In Los Angeles most black gangs call themselves either Crips, who wear blue, or Bloods, who favor red. Crips fight Crips and Crips fight Bloods; there is no central command over the hundreds of separate gangs. At stake are fiercely coveted turf and customers. "We're talking about unfeeling, murderous villains," says Sergeant Wes McBride of the Los Angeles sheriff's gang squad.

At 5 ft. 6 in. and 140 lbs., Hagan is all muscle and fight. His gang moniker, tattooed across both forearms, is "Wishbone." But "Powder Keg" might have been more appropriate. "If I'm loaded and get mad, anything can happen," he warns. He reckons that about ten of his friends have died violently over the years but still finds the dangers of the streets "exciting." Just another rush in a big man's game of cowboys and Indians. Even the prospect of a lifetime behind bars does not crack the cold composure. "To me, life is not much better on the streets than in jail," he says. "I can live here, no problem." He's not afraid of dying; he's not afraid of jail. Society has nothing to scare Hagan into line.

The oldest of three children, Hagan grew up with his mother in the squalor of south central Los Angeles. His father left the family when Hagan was only ten. It did not take Hagan long to learn who had the girls, the cars, the clothes and the prestige. When he was 13, he was jumped by a dozen local gang members, who beat him savagely. He fought back like a wild animal, and his courage earned him the status of a home boy, the generic street name for a fellow gang member. He had been accepted.
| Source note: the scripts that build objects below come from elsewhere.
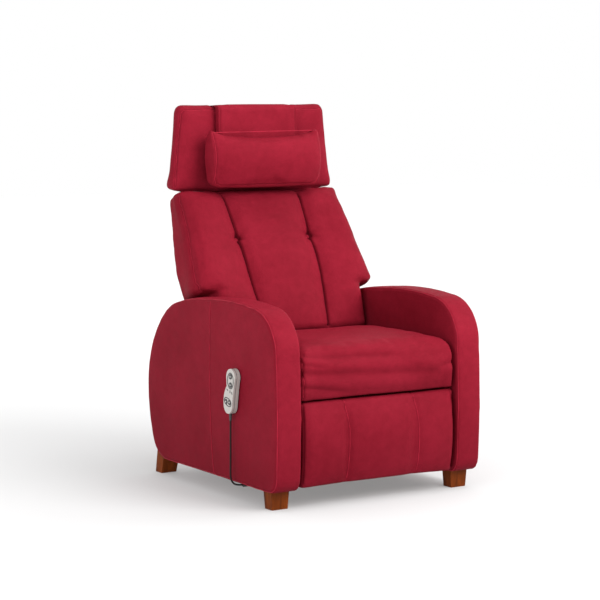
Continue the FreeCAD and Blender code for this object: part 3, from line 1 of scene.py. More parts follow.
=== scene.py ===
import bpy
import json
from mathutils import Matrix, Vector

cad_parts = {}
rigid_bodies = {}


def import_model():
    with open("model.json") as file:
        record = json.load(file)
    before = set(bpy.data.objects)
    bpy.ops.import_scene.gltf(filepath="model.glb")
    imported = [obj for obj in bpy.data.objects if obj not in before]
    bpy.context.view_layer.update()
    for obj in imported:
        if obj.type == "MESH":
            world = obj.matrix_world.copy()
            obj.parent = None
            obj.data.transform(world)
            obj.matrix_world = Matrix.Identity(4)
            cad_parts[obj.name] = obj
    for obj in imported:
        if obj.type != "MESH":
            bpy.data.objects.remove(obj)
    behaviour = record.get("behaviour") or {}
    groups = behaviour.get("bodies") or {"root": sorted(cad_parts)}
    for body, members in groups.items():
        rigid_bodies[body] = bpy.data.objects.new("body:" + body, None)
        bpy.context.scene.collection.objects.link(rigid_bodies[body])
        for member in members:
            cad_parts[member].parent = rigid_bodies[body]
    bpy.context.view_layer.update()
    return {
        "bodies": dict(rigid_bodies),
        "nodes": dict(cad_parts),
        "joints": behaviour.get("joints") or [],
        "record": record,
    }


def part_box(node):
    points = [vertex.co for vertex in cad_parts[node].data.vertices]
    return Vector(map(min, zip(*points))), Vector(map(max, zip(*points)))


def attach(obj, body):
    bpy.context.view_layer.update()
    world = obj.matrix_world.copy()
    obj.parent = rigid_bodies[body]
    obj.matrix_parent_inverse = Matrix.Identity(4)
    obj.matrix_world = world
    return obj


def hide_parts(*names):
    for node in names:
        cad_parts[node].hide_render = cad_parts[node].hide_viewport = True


bl_info = {
    "name": "Reflexology Chair",
    "version": (1, 0, 0),
    "blender": (4, 5, 0),
    "location": "View3D > Sidebar > Chair",
    "description": "Leather upholstery, wood, metal and a studio for a power reflexology chair",
    "category": "Object",
}

import json
import math

import bpy
import numpy as np
from bpy.props import FloatProperty, FloatVectorProperty, IntProperty, PointerProperty
from mathutils import Matrix, Vector, noise
from mathutils.bvhtree import BVHTree

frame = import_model()
RECORD = frame["record"]
JOINTS = {joint["name"]: joint for joint in RECORD["behaviour"]["joints"]}
# From the chair's own middle and arm outline to the shared frame
SHIFT = Vector(JOINTS["back_recline"]["pos_m"]) - Vector((0.0, 0.175, 0.4))

# Frames of the leaning back and of the head block, with y to the rear and z up
BACK_LEAN = math.radians(27.8)
HEAD_LEAN = math.radians(1.2)
BACK_FRAME = (Matrix.Translation(JOINTS["back_recline"]["pos_m"])
              @ Matrix.Rotation(-BACK_LEAN, 4, "X"))
HEAD_FRAME = (Matrix.Translation(JOINTS["headrest_tilt"]["pos_m"])
              @ Matrix.Rotation(-HEAD_LEAN, 4, "X"))
SIDES = (("left", -1), ("right", 1))

# How deep a welt sits in the leather, and the spacing of points along a seam
WELT_SUNK = 0.0004
SEAM_STEP = 0.006
# Directions in which seams drawn beside a piece are thrown onto it
REARWARD, FORWARD, DOWNWARD = (0, 1, 0), (0, -1, 0), (0, 0, -1)
RED_SHINE = (1.0, 0.45, 0.52, 1.0)


class ChairSizes(bpy.types.PropertyGroup):
    """Sizes of the upholstery's mesh and welts, and how its padding swells."""

    pitch: FloatProperty(
        name="Mesh pitch", description="Spacing of the upholstery's mesh before it is divided",
        default=0.007, min=0.004, max=0.02, unit="LENGTH")
    piping: FloatProperty(
        name="Piping radius", description="Radius of the welt along the cushions' edges",
        default=0.0022, min=0.0005, max=0.006, unit="LENGTH")
    pressure: FloatProperty(
        name="Filling pressure", description="Pressure that swells the padding",
        default=4.0, min=0.0, max=20.0)
    frames: IntProperty(
        name="Swelling steps", description="Steps of the simulation that swells the padding",
        default=20, min=1, max=60)


class ChairColours(bpy.types.PropertyGroup):
    """Colours of the leather, wood and moulded pieces."""

    leather: FloatVectorProperty(
        name="Leather", description="Colour of the leather where it is lit",
        default=(0.240, 0.0108, 0.0240), subtype="COLOR", min=0.0, max=1.0)
    leather_deep: FloatVectorProperty(
        name="Deep leather", description="Colour of the leather in its darker clouds",
        default=(0.172, 0.0066, 0.0152), subtype="COLOR", min=0.0, max=1.0)
    # Painted shade: the colour that seams, folds and tuft pits darken to; the grain's pores also
    # darken towards it
    fold: FloatVectorProperty(
        name="Fold", description="Colour deep in a seam or fold",
        default=(0.022, 0.0005, 0.0015), subtype="COLOR", min=0.0, max=1.0)
    wood: FloatVectorProperty(
        name="Wood", description="Colour of the feet",
        default=(0.136, 0.0270, 0.0030), subtype="COLOR", min=0.0, max=1.0)
    handset: FloatVectorProperty(
        name="Handset", description="Colour of the handset's moulding",
        default=(0.42, 0.400, 0.375), subtype="COLOR", min=0.0, max=1.0)


def sizes():
    return bpy.context.scene.chair_sizes


# Material building
class Link:
    """A shader value that is reckoned with like a number."""

    def __init__(self, finish, socket):
        self.finish = finish
        self.socket = socket

    def reckon(self, operation, first, second):
        return self.finish.add("ShaderNodeMath", {"operation": operation},
                               sockets={0: first, 1: second})

    def __add__(self, other):
        return self.reckon("ADD", self, other)

    __radd__ = __add__

    def __sub__(self, other):
        return self.reckon("SUBTRACT", self, other)

    def __rsub__(self, other):
        return self.reckon("SUBTRACT", other, self)

    def __mul__(self, other):
        return self.reckon("MULTIPLY", self, other)

    __rmul__ = __mul__

    def least(self, other):
        return self.reckon("MINIMUM", self, other)


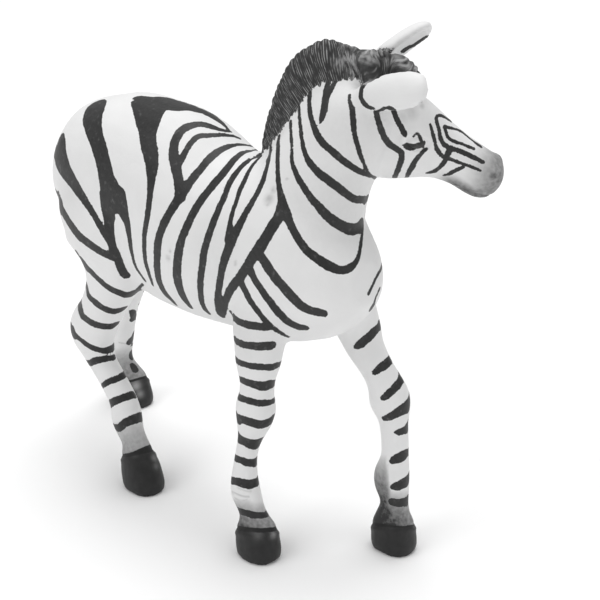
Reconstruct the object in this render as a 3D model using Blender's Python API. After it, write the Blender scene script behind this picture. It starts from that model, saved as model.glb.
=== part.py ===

"The gang is your family," he explains. "If you're my home boy, I fight for you, no matter what the odds. If you're the enemy, it's do or die." Young punks with real guns playing capture the flag for keeps. Hagan is a member of the Eight-Tray Gangster Crips, a pack of predators named after their turf along 83rd Street. They identify themselves with hand signals and mark their territory with hieroglyphic graffiti that translate into a simple warning: TRESPASSERS MAY BE SHOT.

Within a year after joining the gang, Hagan was drinking, fighting and smoking PCP with the best of the home boys. Eager to please the older gang members, he became the fearless errand boy, quickly learning to rob and steal and priding himself on his growing reputation as a "crazy." He says: "I was like a hardhead. The more my parents told me to stay away from gangs, the more I wanted to hang with them." He has his own ideas about parenthood: "If I had a son, I would give him a choice: either he can go to school and be a goody-goody or hit the streets."